Chef Singh with the Arjun tree, whose bark has medicinal values
He also points out the dark crumbly Jaswand flower (hibiscus), found very commonly in Maharashtra, the Erandi (castor oil plant) and the Siris (Albizia) tree. But our journey wouldn’t be complete without a look at the elusive Arjun tree.
“I was thrilled when I spotted one in Juhu,” says the chef, as we drive across to the western suburb. Nestled away in one of Juhu Vile Parle’s many lanes, the tree remains a stranger to most residents. “This is a wonderful tree and has so many benefits. If people realise this, it’s not going to live very long,” rues Singh.

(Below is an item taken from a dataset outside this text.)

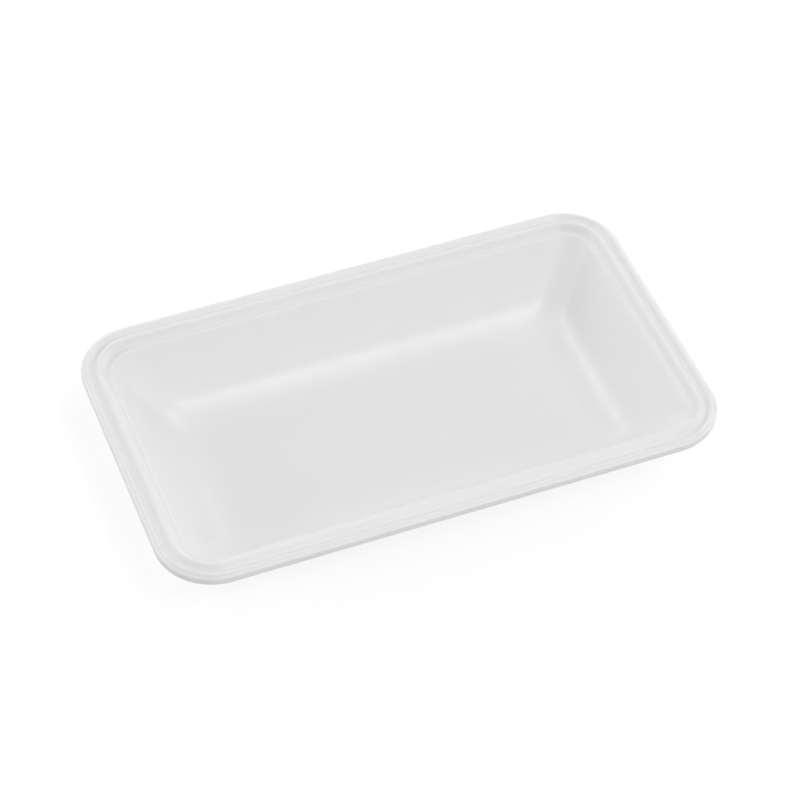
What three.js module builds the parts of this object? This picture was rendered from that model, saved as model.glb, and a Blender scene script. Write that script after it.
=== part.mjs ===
// A shallow foam meat tray: one sheet of pressed polystyrene foam with sloping walls and a double-ridged rim.
// The tray is a closed loft of rounded-rectangle rings. The rings run out from the middle of the floor, up
// the walls, over the rim, round the lip and back along the underside.
// Millimetres, +Z up, +X along the tray. The origin is under the middle of the tray, on the face it rests on.
import * as THREE from 'three';

// Overall sizes
const LENGTH = 225;
const WIDTH = 136;
const HEIGHT = 30;

// The foam sheet: in the walls and floor, at the lip, and where the groove thins it
const FOAM_T = 3;
const LIP_T = 2.6;
const GROOVE_T = 2;
const LIP_EDGE_R = 0.8;

// The rim's section, from the outer edge inwards: each value is the width of one stretch
const EDGE_TO_OUTER_RIDGE = 2;
const OUTER_RIDGE_TO_GROOVE = 2.1;
const GROOVE_TO_INNER_RIDGE = 2.6;
const INNER_RIDGE_TO_LEDGE = 3.4;
const LEDGE_W = 1.2;

// How far each part of the rim lies below the inner ridge, which is the tray's highest line
const OUTER_RIDGE_DROP = 0.2;
const GROOVE_DROP = 1.2;
const EDGE_DROP = 1.3;
const LEDGE_DROP = 3;

// The well
const WALL_ANGLE = THREE.MathUtils.degToRad(49);
const WALL_TOP_R = 1.4;
const FLOOR_R = 21;
const UNDER_RIM_R = 2;

// Corner radii in plan: at the top of the wall, and where the fillet runs out on the floor
const WELL_CORNER_R = 11.6;
const FLOOR_CORNER_R = 8.5;

// Facets: steps round a quarter circle in plan, along a swell of the rim, and round each fillet
const CORNER_STEPS = 12;
const SWELL_STEPS = 6;
const FLOOR_STEPS = 8;
const EDGE_STEPS = 4;

// Distances in from the outer edge
const outerRidgeIn = EDGE_TO_OUTER_RIDGE;
const grooveIn = outerRidgeIn + OUTER_RIDGE_TO_GROOVE;
const innerRidgeIn = grooveIn + GROOVE_TO_INNER_RIDGE;
const ledgeIn = innerRidgeIn + INNER_RIDGE_TO_LEDGE;
const wallTopIn = ledgeIn + LEDGE_W;

// Heights above the resting face
const edgeTopZ = HEIGHT - EDGE_DROP;
const lipUnderZ = edgeTopZ - LIP_T;
const ledgeZ = HEIGHT - LEDGE_DROP;
const outerRidgeZ = HEIGHT - OUTER_RIDGE_DROP;
const grooveZ = HEIGHT - GROOVE_DROP;
const underRidgesZ = grooveZ - GROOVE_T;
const underLedgeZ = ledgeZ - FOAM_T;
const floorFilletZ = FOAM_T + FLOOR_R;

// Where the wall's line meets the floor, and where the fillet between them ends on the floor
const wallFootIn = wallTopIn + (ledgeZ - FOAM_T) / Math.tan(WALL_ANGLE);
const floorIn = wallFootIn + FLOOR_R * Math.tan(WALL_ANGLE / 2);

// The corner arcs of the rim share one centre. Down the wall the centres move in, and the corners tighten.
const rimCentreIn = wallTopIn + WELL_CORNER_R;
const floorCentreIn = floorIn + FLOOR_CORNER_R;

function cornerCentreIn(upperSkinIn) {
  const share = THREE.MathUtils.clamp((upperSkinIn - wallTopIn) / (floorIn - wallTopIn), 0, 1);
  return THREE.MathUtils.lerp(rimCentreIn, floorCentreIn, share);
}

// A station of the section: its distance in from the edge, its height and the centre of its corner arcs
function station(distanceIn, z, centreIn = rimCentreIn) {
  return { distanceIn, z, centreIn };
}

// A smooth rise or fall that starts and ends level. Its first point is left to what comes before it.
function swell(fromIn, fromZ, toIn, toZ) {
  const stations = [];
  for (let step = 1; step <= SWELL_STEPS; step += 1) {
    const share = step / SWELL_STEPS;
    const distanceIn = THREE.MathUtils.lerp(fromIn, toIn, share);
    const z = THREE.MathUtils.lerp(fromZ, toZ, THREE.MathUtils.smoothstep(share, 0, 1));
    stations.push(station(distanceIn, z));
  }
  return stations;
}

// An arc of the rim's section, round a centre given by its distance in and its height
function rimArc(centreIn, centreZ, radius, startAngle, endAngle) {
  const stations = [];
  for (let step = 0; step <= EDGE_STEPS; step += 1) {
    const angle = THREE.MathUtils.lerp(startAngle, endAngle, step / EDGE_STEPS);
    stations.push(station(centreIn + radius * Math.cos(angle), centreZ + radius * Math.sin(angle)));
  }
  return stations;
}

// The floor's fillet on one skin, from the floor up to the wall. The underside's fillet is wider by the
// foam's thickness and shares the upper skin's corner centres, so that the walls keep their thickness round
// the corners.
function floorFillet(belowUpperSkin) {
  const stations = [];
  const radius = FLOOR_R + belowUpperSkin;
  for (let step = 0; step <= FLOOR_STEPS; step += 1) {
    const slope = WALL_ANGLE * step / FLOOR_STEPS;
    const upperSkinIn = floorIn - FLOOR_R * Math.sin(slope);
    const distanceIn = floorIn - radius * Math.sin(slope);
    const z = floorFilletZ - radius * Math.cos(slope);
    stations.push(station(distanceIn, z, cornerCentreIn(upperSkinIn)));
  }
  return stations;
}

// The rounded top of the wall, from the wall up on to the ledge
function wallTop() {
  const centreIn = wallTopIn - WALL_TOP_R * Math.tan(WALL_ANGLE / 2);
  return rimArc(centreIn, ledgeZ - WALL_TOP_R, WALL_TOP_R, Math.PI / 2 - WALL_ANGLE, Math.PI / 2);
}

// The two ridges with their groove, from the ledge out to the edge
function ridges() {
  return [
    station(ledgeIn, ledgeZ),
    ...swell(ledgeIn, ledgeZ, innerRidgeIn, HEIGHT),
    ...swell(innerRidgeIn, HEIGHT, grooveIn, grooveZ),
    ...swell(grooveIn, grooveZ, outerRidgeIn, outerRidgeZ),
    ...swell(outerRidgeIn, outerRidgeZ, LIP_EDGE_R, edgeTopZ).slice(0, -1),
  ];
}

// The lip's outer edge, rounded above and below
function lip() {
  const topCentreZ = edgeTopZ - LIP_EDGE_R;
  const underCentreZ = lipUnderZ + LIP_EDGE_R;
  return [
    ...rimArc(LIP_EDGE_R, topCentreZ, LIP_EDGE_R, Math.PI / 2, Math.PI),
    ...rimArc(LIP_EDGE_R, underCentreZ, LIP_EDGE_R, Math.PI, Math.PI * 3 / 2),
  ];
}

// The rim's underside: up from the lip into a shallow channel under the ridges, down to the ledge's
// underside, then round into the wall
function underRim() {
  const turnIn = wallTopIn - (FOAM_T + UNDER_RIM_R) * Math.tan(WALL_ANGLE / 2);
  return [
    ...swell(LIP_EDGE_R, lipUnderZ, grooveIn, underRidgesZ),
    station(innerRidgeIn, underRidgesZ),
    ...swell(innerRidgeIn, underRidgesZ, turnIn, underLedgeZ).slice(0, -1),
    ...rimArc(turnIn, underLedgeZ - UNDER_RIM_R, UNDER_RIM_R, Math.PI / 2, Math.PI / 2 - WALL_ANGLE),
  ];
}

const section = [
  ...floorFillet(0),
  ...wallTop(),
  ...ridges(),
  ...lip(),
  ...underRim(),
  ...floorFillet(FOAM_T).reverse(),
];

// The points of one station's ring, anticlockwise from above: a quarter circle at each corner
function ringPoints({ distanceIn, z, centreIn }) {
  const points = [];
  const centreX = LENGTH / 2 - centreIn;
  const centreY = WIDTH / 2 - centreIn;
  const radius = centreIn - distanceIn;
  const corners = [[1, 1], [-1, 1], [-1, -1], [1, -1]];
  corners.forEach(([sideX, sideY], corner) => {
    for (let step = 0; step <= CORNER_STEPS; step += 1) {
      const angle = (corner + step / CORNER_STEPS) * Math.PI / 2;
      points.push(sideX * centreX + radius * Math.cos(angle), sideY * centreY + radius * Math.sin(angle), z);
    }
  });
  return points;
}

// The closed skin: quads between neighbouring rings, and a fan over the flat floor on each side
function loftRings(stations) {
  const ringSize = 4 * (CORNER_STEPS + 1);
  const positions = stations.flatMap(ringPoints);
  const floorMiddle = positions.length / 3;
  positions.push(0, 0, stations[0].z);
  const underMiddle = floorMiddle + 1;
  positions.push(0, 0, stations[stations.length - 1].z);
  const lastRing = (stations.length - 1) * ringSize;
  const indices = [];
  for (let point = 0; point < ringSize; point += 1) {
    const next = (point + 1) % ringSize;
    indices.push(floorMiddle, point, next);
    for (let ring = 0; ring < lastRing; ring += ringSize) {
      const outer = ring + ringSize;
      indices.push(ring + point, outer + point, outer + next);
      indices.push(ring + point, outer + next, ring + next);
    }
    indices.push(underMiddle, lastRing + next, lastRing + point);
  }
  const geometry = new THREE.BufferGeometry();
  geometry.setAttribute('position', new THREE.Float32BufferAttribute(positions, 3));
  geometry.setIndex(indices);
  geometry.computeVertexNormals();
  return geometry;
}

const whiteFoam = new THREE.MeshStandardMaterial({ color: 0xf0f0ee, roughness: 0.6, metalness: 0 });

const foamTray = new THREE.Mesh(loftRings(section), whiteFoam);
foamTray.name = 'foam_tray';

const model = new THREE.Group();
model.add(foamTray);

export default model;
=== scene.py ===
"""Dresses a foam meat tray: a fine skin in place of the plain solid, its foam finish, and a pale studio."""

import logging
import math
from dataclasses import dataclass, field
from enum import Enum

import bmesh
import bpy
import numpy as np
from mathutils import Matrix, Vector, noise


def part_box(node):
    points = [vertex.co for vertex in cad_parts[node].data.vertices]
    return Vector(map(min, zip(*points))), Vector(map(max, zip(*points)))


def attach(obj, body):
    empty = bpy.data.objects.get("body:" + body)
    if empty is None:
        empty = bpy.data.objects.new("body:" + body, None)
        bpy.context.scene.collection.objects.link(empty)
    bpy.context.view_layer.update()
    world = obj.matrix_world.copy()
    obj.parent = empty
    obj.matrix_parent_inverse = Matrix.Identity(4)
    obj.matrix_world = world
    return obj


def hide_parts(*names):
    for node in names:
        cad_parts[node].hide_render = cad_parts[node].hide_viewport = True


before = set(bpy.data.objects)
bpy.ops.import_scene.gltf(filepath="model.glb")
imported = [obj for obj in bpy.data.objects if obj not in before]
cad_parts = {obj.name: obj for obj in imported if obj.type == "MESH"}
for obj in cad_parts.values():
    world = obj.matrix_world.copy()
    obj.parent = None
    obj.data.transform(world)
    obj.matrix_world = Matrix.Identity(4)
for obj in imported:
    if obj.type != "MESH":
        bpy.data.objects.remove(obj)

MM = 0.001
QUARTER_TURN = math.pi / 2
NODE = "foam_tray"
BODY = "root"

log = logging.getLogger("foam_tray")


class Surface(Enum):
    """The finishes that the tray's faces take, by their place in the mesh's material list."""

    SKIN = 0
    CUT_EDGE = 1


@dataclass(frozen=True)
class Foam:
    """White polystyrene foam with fine closed cells and a slightly cloudy sheen.

    Attributes:
        name: The material's name.
        colour: The foam's own colour, linear.
        roughness: The lowest and highest roughness.
        cloud: The width of a cloud in the sheen, in metres.
        cloud_detail: How many finer levels each cloud has.
        cloud_range: The part of the clouds' tones that the roughness is spread over.
        cell: The width of a cell, in metres.
        cell_depth: How far the cells stand in relief, in metres.
    """

    name: str
    colour: tuple[float, float, float] = (0.80, 0.80, 0.80)
    roughness: tuple[float, float] = (0.33, 0.39)
    cloud: float = 12.0 * MM
    cloud_detail: float = 3.0
    cloud_range: tuple[float, float] = (0.3, 0.7)
    cell: float = 0.5 * MM
    cell_depth: float = 0.006 * MM

    def make(self) -> bpy.types.Material:
        """Makes the material.

        Returns:
            The material, with an even colour, a cloudy sheen and a relief of cells.
        """
        material = bpy.data.materials.new(self.name)
        material.use_nodes = True
        tree = material.node_tree
        shader = tree.nodes["Principled BSDF"]
        shader.inputs["Base Color"].default_value = (*self.colour, 1.0)
        place = tree.nodes.new("ShaderNodeTexCoord").outputs["Object"]
        tree.links.new(self.cloudy_sheen(tree, place), shader.inputs["Roughness"])
        tree.links.new(self.cell_relief(tree, place), shader.inputs["Normal"])
        return material

    def cloudy_sheen(self, tree: bpy.types.NodeTree, place: bpy.types.NodeSocket) -> bpy.types.NodeSocket:
        """Adds the nodes that vary the roughness over the foam.

        Args:
            tree: The material's node tree.
            place: The place on the tray.

        Returns:
            The roughness.
        """
        cloud = tree.nodes.new("ShaderNodeTexNoise")
        cloud.inputs["Scale"].default_value = 1 / self.cloud
        cloud.inputs["Detail"].default_value = self.cloud_detail
        tree.links.new(place, cloud.inputs["Vector"])
        spread = tree.nodes.new("ShaderNodeMapRange")
        spread.inputs["From Min"].default_value = self.cloud_range[0]
        spread.inputs["From Max"].default_value = self.cloud_range[1]
        spread.inputs["To Min"].default_value = self.roughness[0]
        spread.inputs["To Max"].default_value = self.roughness[1]
        tree.links.new(cloud.outputs["Fac"], spread.inputs["Value"])
        return spread.outputs["Result"]

    def cell_relief(self, tree: bpy.types.NodeTree, place: bpy.types.NodeSocket) -> bpy.types.NodeSocket:
        """Adds the nodes that raise the foam's cells in low relief.

        Args:
            tree: The material's node tree.
            place: The place on the tray.

        Returns:
            The surface's normal.
        """
        cells = tree.nodes.new("ShaderNodeTexVoronoi")
        cells.feature = "SMOOTH_F1"
        cells.inputs["Scale"].default_value = 1 / self.cell
        tree.links.new(place, cells.inputs["Vector"])
        relief = tree.nodes.new("ShaderNodeBump")
        relief.inputs["Strength"].default_value = 1.0
        relief.inputs["Distance"].default_value = self.cell_depth
        relief.invert = True
        tree.links.new(cells.outputs["Distance"], relief.inputs["Height"])
        return relief.outputs["Normal"]


@dataclass(frozen=True)
class Station:
    """One ring of the tray's skin.

    Attributes:
        inset: Distance in from the rim's outer edge, in metres.
        height: Height above the resting face, in metres.
        centre: Distance in from the rim's outer edge to the centre of the ring's corner arcs, in metres.
        surface: The finish of the faces between this ring and the next.
    """

    inset: float
    height: float
    centre: float
    surface: Surface = Surface.SKIN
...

It is the bark of the tree that’s most useful. “Cut about two inches and place it in water overnight. You’ll see thewater turn blood red in the morning. Add a bit of sugar or salt to it and this drink is the best cure for heart disease. Boil the bark in water and this concoction is a wonderful cure for diarrhoea,” reveals the chef.
A few months ago, he spent a week in Patalkot in Madhya Pradesh. The remote village is known for its abundance of Ayurvedic herbs and Singh returned loaded with medicinal booty. “Mumbai has quite a collection of Ayurvedic plants too. We just have to know what to use when,” he signs off
Moongna ki Subzi
>> 2 drumsticks
>> 50 gm drumstick leaves
>> 10 garlic cloves
>> 2 chopped green chillies
>> 10 gm pure ghee
>> Salt to taste
>> Peel drumstick and wash thoroughly. Cut into small pieces
>> Wash the drumstick leaves and keep aside
>> Take a kadhai, heat ghee, add garlic clove, green chillies and sauté. Add drumsticks and stir. Add some water and let it braise in its own juice by covering the kadhai covered with a lid
>> Braise it on a slow fire. When the drumsticks are half done, add the leaves, salt and cover with a lid again and cook until done
>> Check seasoning. Serve hot
Recipe by Chef Bhairav Singh
Gullar Ki Subzi
>> 200 gm gullar
>> 30 gm garlic
>> 50 gm onion
>> 20 gm white Sesame (Til) seeds
>> 2 green chillies
>> 20 ml Til Oil
>> 50 gm onion
>> 5 gm kalaunjee (for tadka)
>> Boil gullar and cut into two halves. keep aside
>> In a food processor, take garlic, green chillies, onion, white sesame seeds, turmeric powder, coriander powder and blend to a fine puree. You can add a little water
>> Heat sesame oil in a kadhai, add kaluanjee. add puree and stir well until done. add salt
>> Now add cooked gullar in the kadhai, cook for a while until semi dry. Check seasoning.